Investment and Financial Markets

Is Arrived a Good Investment for Your Portfolio?

Considering Arrived for your portfolio? Explore its investment approach, financial structure, and how it aligns with your financial goals.

Arrived is an online platform designed to make real estate investment more accessible. It offers fractional ownership in properties, allowing individuals to invest without the substantial capital typically required for a full property purchase. The platform aims to simplify the investment process, providing a pathway for individuals to participate in the real estate market. This article explores the structure and offerings of Arrived, providing information for those considering it as an investment option.

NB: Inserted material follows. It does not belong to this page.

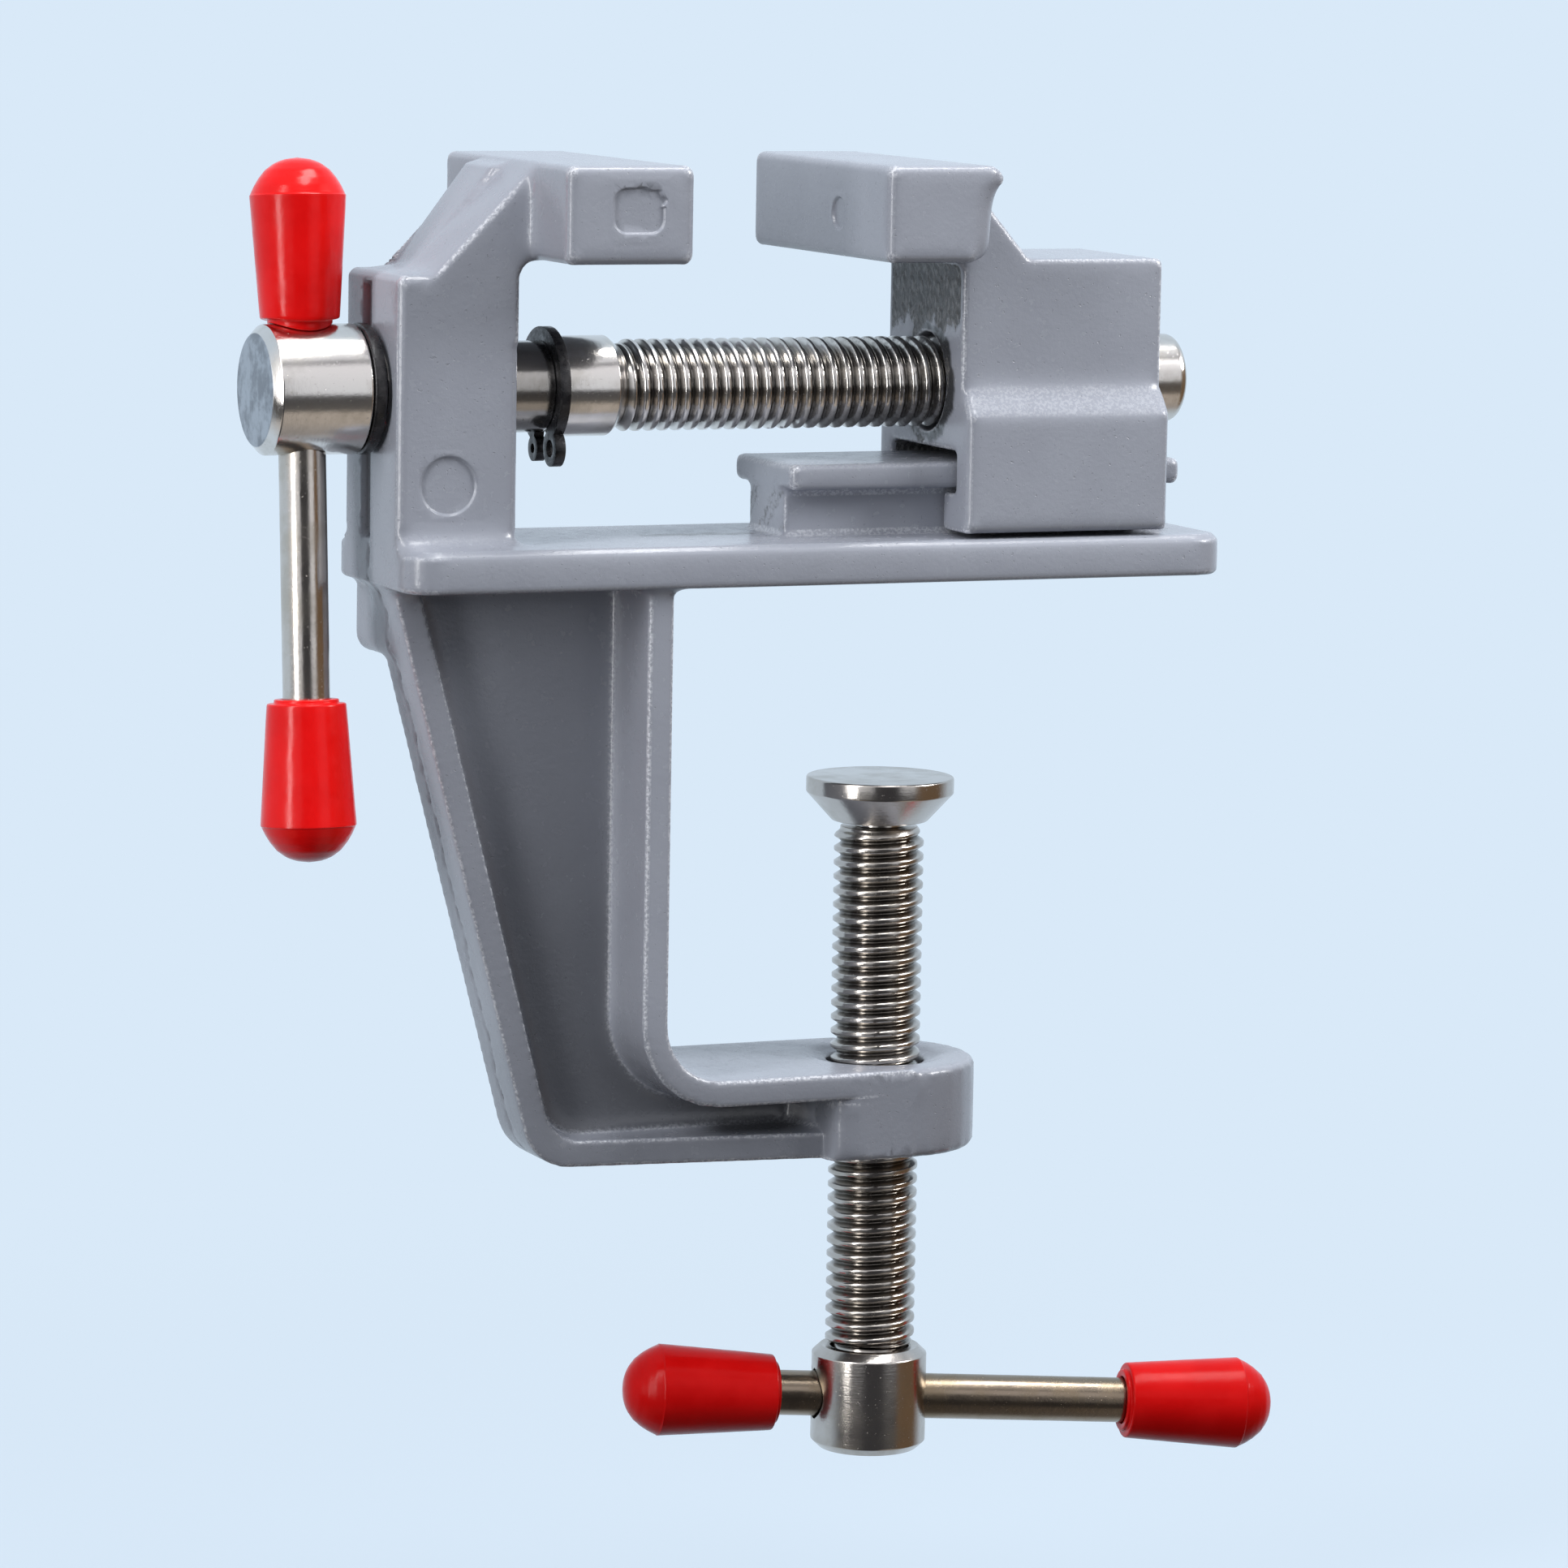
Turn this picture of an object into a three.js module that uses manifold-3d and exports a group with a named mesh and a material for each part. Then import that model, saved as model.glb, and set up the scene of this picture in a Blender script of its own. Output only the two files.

Understanding the Arrived Platform

Arrived operates on a fractional ownership model, enabling multiple investors to collectively own a portion of a single real estate asset. The platform identifies and acquires properties, which are then divided into shares for investors to purchase. Each property is placed into a separate legal entity, such as a Limited Liability Company (LLC), providing a layer of protection for investors. This structure allows individuals to gain exposure to real estate without direct landlord responsibilities.

The process begins with Arrived’s team sourcing and vetting potential investment properties using data analysis. Once a property is acquired, it is prepared for investment. Investors then purchase shares, becoming fractional owners. Arrived handles the ongoing management, aiming to generate both rental income and potential property appreciation.

Exploring Investment Opportunities

Arrived offers various real estate investments, primarily residential properties. These include long-term residential rental homes and short-term vacation rental properties. Investors can choose individual properties or diversified funds managed by Arrived.

Long-term residential rental properties are single-family homes for stable rental income. Returns come from rent payments and property appreciation. Vacation rental properties are for short-term bookings. These generate returns through nightly rental income, which can fluctuate, and potential property appreciation.

Financial Performance and Fee Structure

Investors on Arrived generate returns through quarterly rental income distributions and property appreciation upon sale. The platform provides regular income payouts from collected rent, after expenses. Property value increases also contribute to returns upon sale.

Arrived charges several fees that impact investor returns. A one-time sourcing fee (3.5% for long-term rentals, 5% for vacation rentals) covers acquisition and preparation costs and is included in the share price. A quarterly Asset Under Management (AUM) fee varies by product: 0.15% of purchase price for single-family residential properties, and 0.25% of net assets for the Single Family Residential Fund.

Property management fees are deducted from gross rental income for operational costs. For long-term rentals, this fee is 8% of gross rents; for vacation rentals, it ranges from 15% to 25% of gross rents, plus an additional 5% gross rents fee. These fees directly reduce net rental income. Certain funds may have early redemption fees: 2% for redemptions between six and twelve months, and 1% for years two through five.

Steps to Invest and Ongoing Management

Investing with Arrived begins with creating an account, which involves verification. Once established, investors link their bank account for funding. The platform provides a curated selection of properties for review.

Investors browse available properties and select those aligning with their goals. After choosing a property, they determine the investment amount, with minimums starting at $100 per property. The investment is finalized by reviewing and signing documents, and funding the share purchase.

Following investment, Arrived manages all property aspects. This includes tenant sourcing, lease agreements, routine maintenance, and rent collection. The platform handles quarterly rental income distribution and property-related expenses. Investors receive periodic updates on property performance and financial statements.

Key Considerations for Investors

Investing in real estate through platforms like Arrived involves several considerations. Real estate investments are long-term assets, with capital committed for five to seven years. Investors should align these investments with financial goals that do not require immediate liquidity.

Liquidity in fractional real estate investments is less than publicly traded securities. While some Arrived funds offer redemption options after a minimum holding period, individual property shares lack a robust secondary market. Property values and rental income are also subject to market fluctuations, which can impact returns. Economic downturns or changes in local housing demand can affect both appreciation and rental yields.

Rental income from Arrived properties is subject to federal income taxes and must be reported annually. Investors receive a Form 1099-DIV. Long-term residential rental properties and associated funds may qualify for REIT-like tax benefits, such as exemptions from corporate income tax and eligibility for the Qualified Business Income deduction. Vacation rentals are considered ‘active’ income and do not qualify for these REIT benefits. Depreciation is a common deduction that can help offset taxable rental income.